Jody Rosen of the Los Angeles Times and Ludovic Hunter-Tilney of The Financial Times both noted that only four of the songs included were by women, which they interpreted as a "misogynist" oversight on the part of the author. Anne Margaret Daniel, writing in The Spectator, however, cautioned against looking at Dylan's choice of songs as representing any sort of canon or even list of "favorites", noting that Dylan actually seems to "dislike" some of the selections (e.g., Bing Crosby's "The Whiffenpoof Song" and the Eagles' "Witchy Woman"). Daniel noted that Dylan appears to be using this particular set of songs "to illustrate points, to instruct and to entertain, not to...tell us what he likes best".

The book debuted at number three on The New York Times nonfiction best-seller list for the week ending November 5, 2022. It spent 10 consecutive weeks on the list.

==Images==
The book features hundreds of photographs and illustrations, licensed from many different sources, the overall design of which is credited to Coco Shinomiya (who also designed several of Dylan's 21st century albums). When asked to discuss the "significance" of the images by Jeff Slate, Dylan responded, "They’re running mates to the text, involved in the same way, share the same outcome. They portray ideas and associations that you might not notice otherwise, visual interaction". Anne Margaret Daniel wrote that the illustrations "deserve both mention and praise. They are copious, and they comment on, enrich and complicate every song". Daniel cites a film still of Richard Burton and Elizabeth Taylor from Who's Afraid of Virginia Woolf? used to illustrate the divorce song "Cheaper to Keep Her" as "the perfect gimme" while noting that her favorites are the images of a flat sea, a whale hunt gone wrong and a still of Burt Lancaster and Deborah Kerr kissing on the beach in From Here to Eternity, which more obliquely comment on Bobby Darin's "Beyond the Sea".

== Audiobook ==
An audiobook version of The Philosophy of Modern Song was released concurrently with the book. The audiobook was narrated by Dylan, with actors Jeff Bridges, Oscar Isaac, Rita Moreno, Jeffrey Wright, Sissy Spacek, John Goodman, Alfre Woodard, Steve Buscemi, Helen Mirren, and Renée Zellweger as guest narrators.
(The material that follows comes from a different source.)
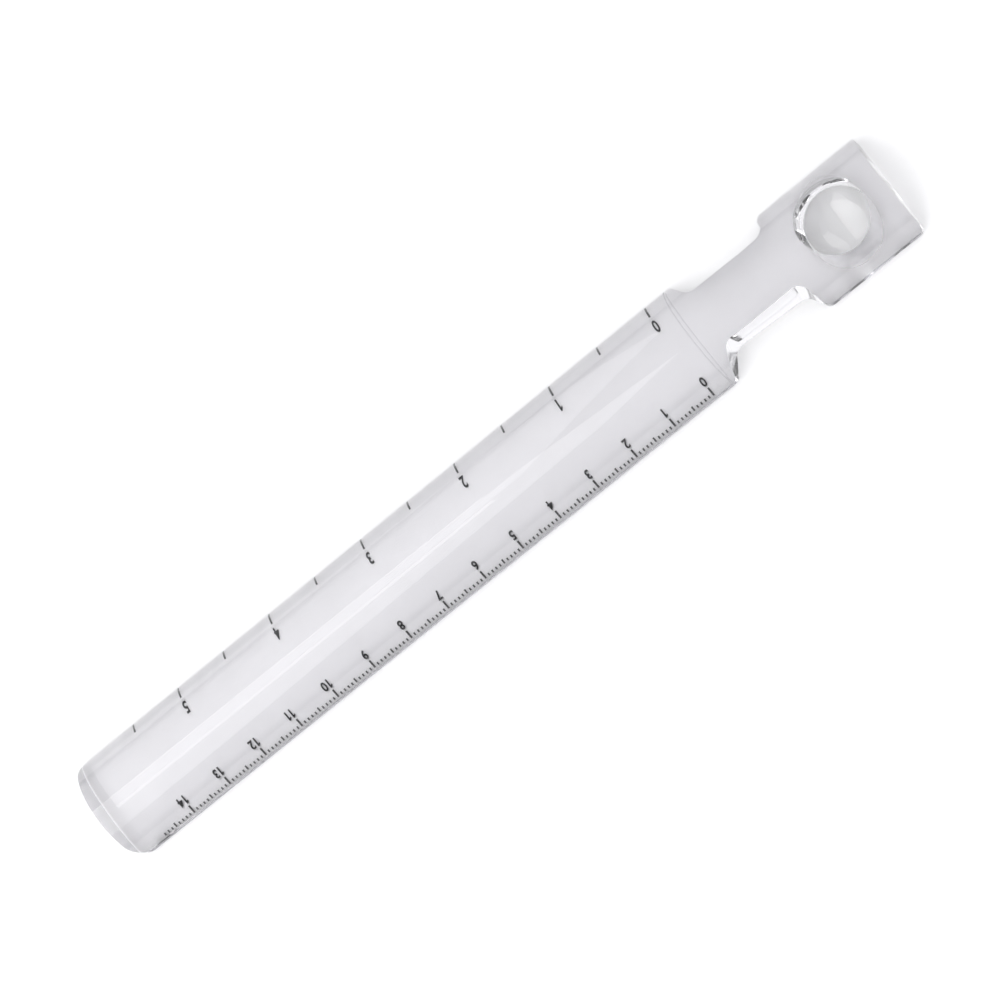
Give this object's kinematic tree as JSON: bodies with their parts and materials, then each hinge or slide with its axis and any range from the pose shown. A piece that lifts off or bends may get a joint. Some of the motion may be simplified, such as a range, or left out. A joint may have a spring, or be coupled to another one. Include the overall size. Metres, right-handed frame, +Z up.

Audiophile Magazine referred to Dylan's narration as "raspy and compelling" and wrote of the all-star cast: "Almost as one voice, the narrators create a flow of energy that adds immeasurably to the impact of Dylan’s poetic writing".

==Autograph controversy==
900 limited edition hand-signed autograph versions of the book were offered for sale online through Simon & Schuster for a price of $599 in the U.S. but it was soon discovered that they were not actually hand-signed by Dylan. The books in question appeared to be machine signed by an autopen or signing device, using at least 17 different signature variations. The publisher apologized in a tweet and provided refunds.